I was driving up to Orange County the other day and it was finally quiet in the car for a moment and I'm looking out the window, round about Camp Pendelton, and I notice two red cars. They start to form this momentary attachement in my mind. A few seconds later I start noticing a couple other red cars, so now there are five.

And they are shifting their location relative to one another, nothing major, not even a lane change, just that the one in the front is slowing a bit and the fourth one has closed in on the bumper of the third. I notice that they are all a slightly different shade of red and this frustrates me and taunts me.

I cannot really call them all red because this one is slightly mauve and that one is a little more orange and the other one is a little shinier. For a minute or two, I am exasperated by these cars, until I notice a building sign that is also another shade of red which further complicates things.
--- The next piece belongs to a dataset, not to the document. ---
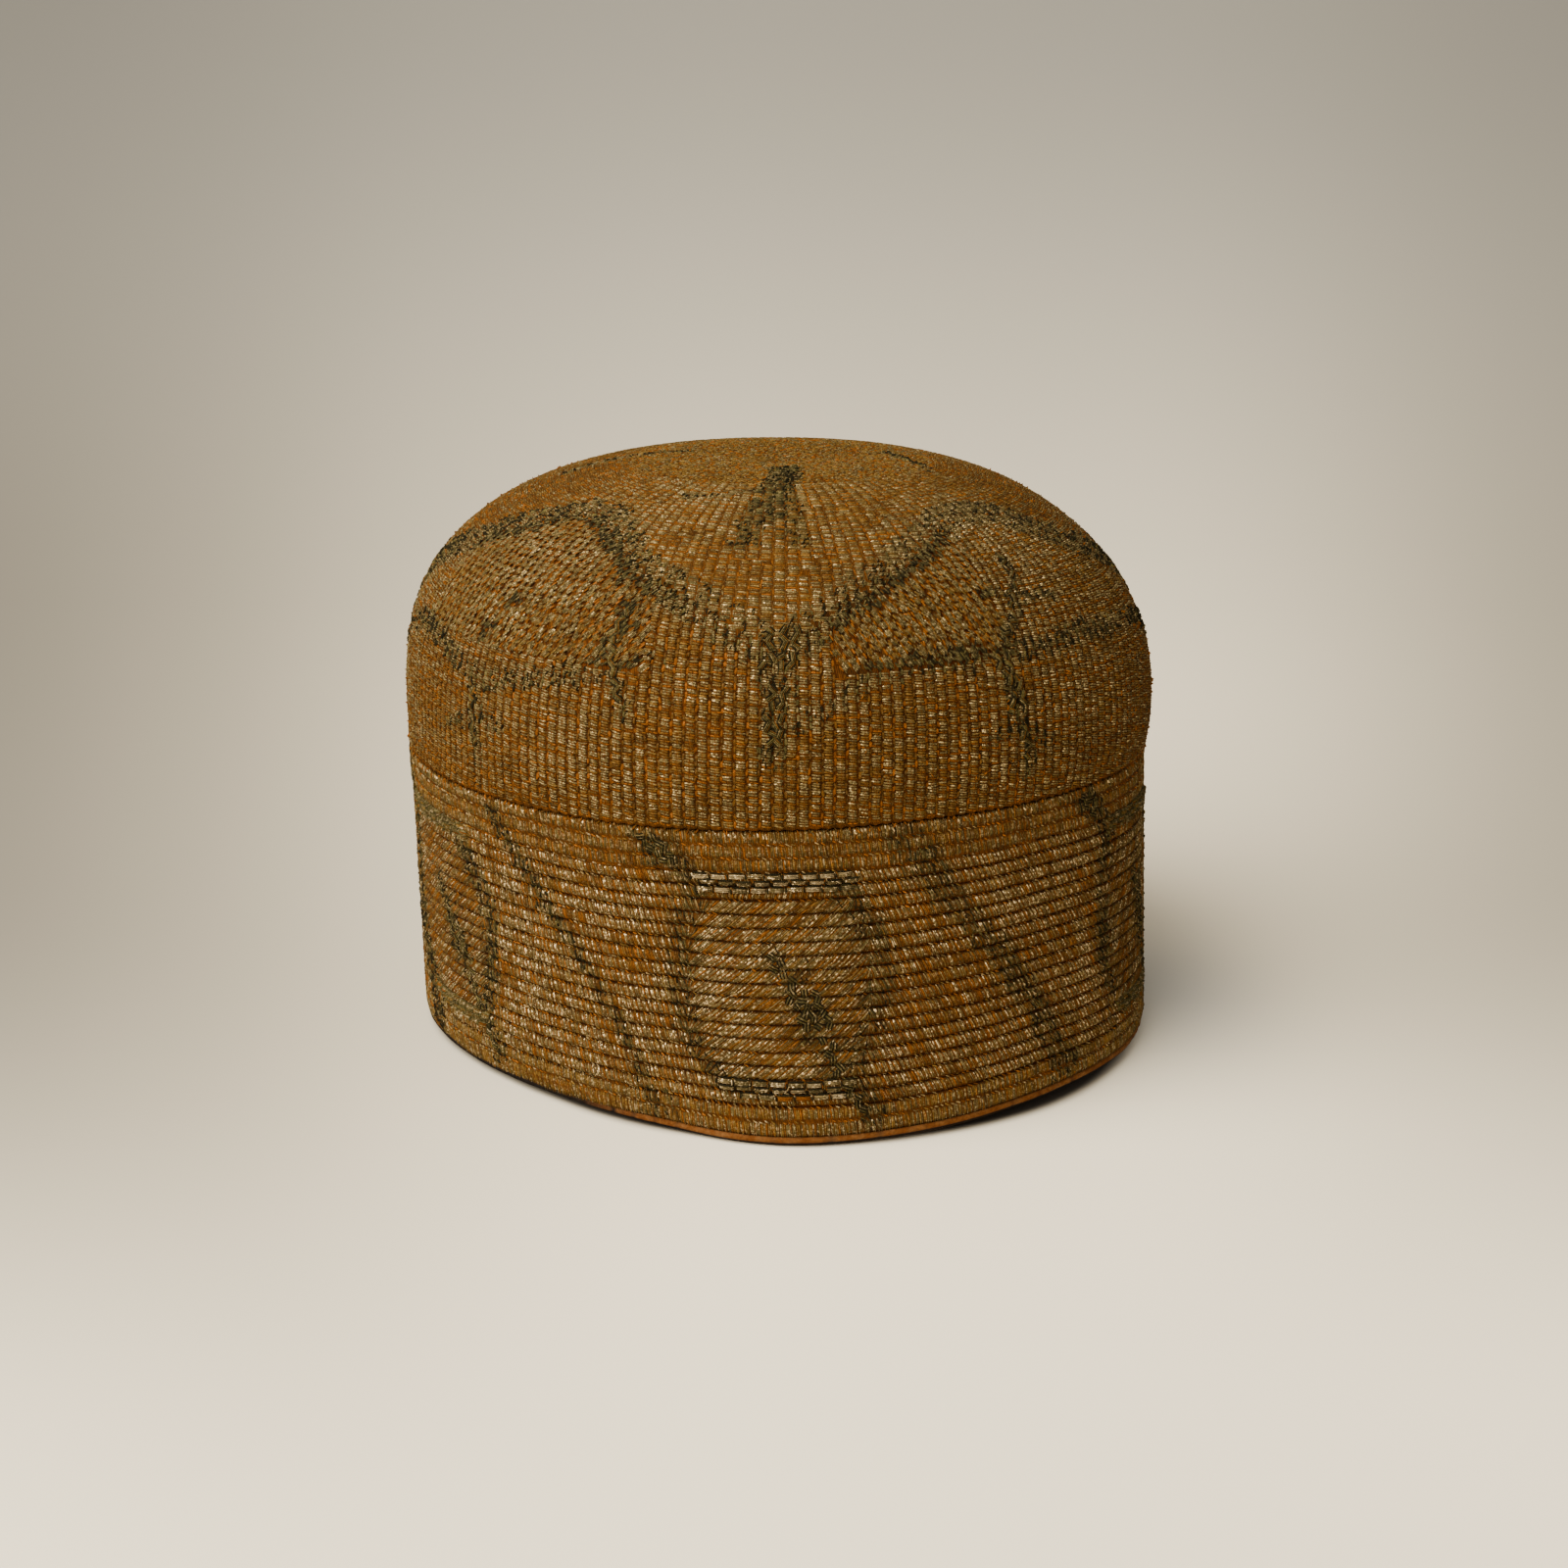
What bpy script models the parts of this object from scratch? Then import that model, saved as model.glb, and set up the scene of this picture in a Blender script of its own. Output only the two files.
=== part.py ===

But the spell is quickly broken by the helicopter taking off from the field to my left and a whole other stream of thoughts jump into my head. I spend my whole day like this, one random thought interrupting another, none of them having anything to do with one another.

Usually I like spending the whole day in my head, slowly meandering through analysis of my younger self and what I said when I went out last week and how I like flowers, but now my thoughts are so quick and jolting that they are almost painful to experience and none of them can be described as fun or enjoyable or even pleasant. Mostly they are depressing and guilty and panicked and anxious.

I miss my old relaxed, mellow self. I cant wait to meet her again and to be able to follow a train of thought for more than fifteen seconds at a time before it speeds away taking with it any sense of peace or tranquility.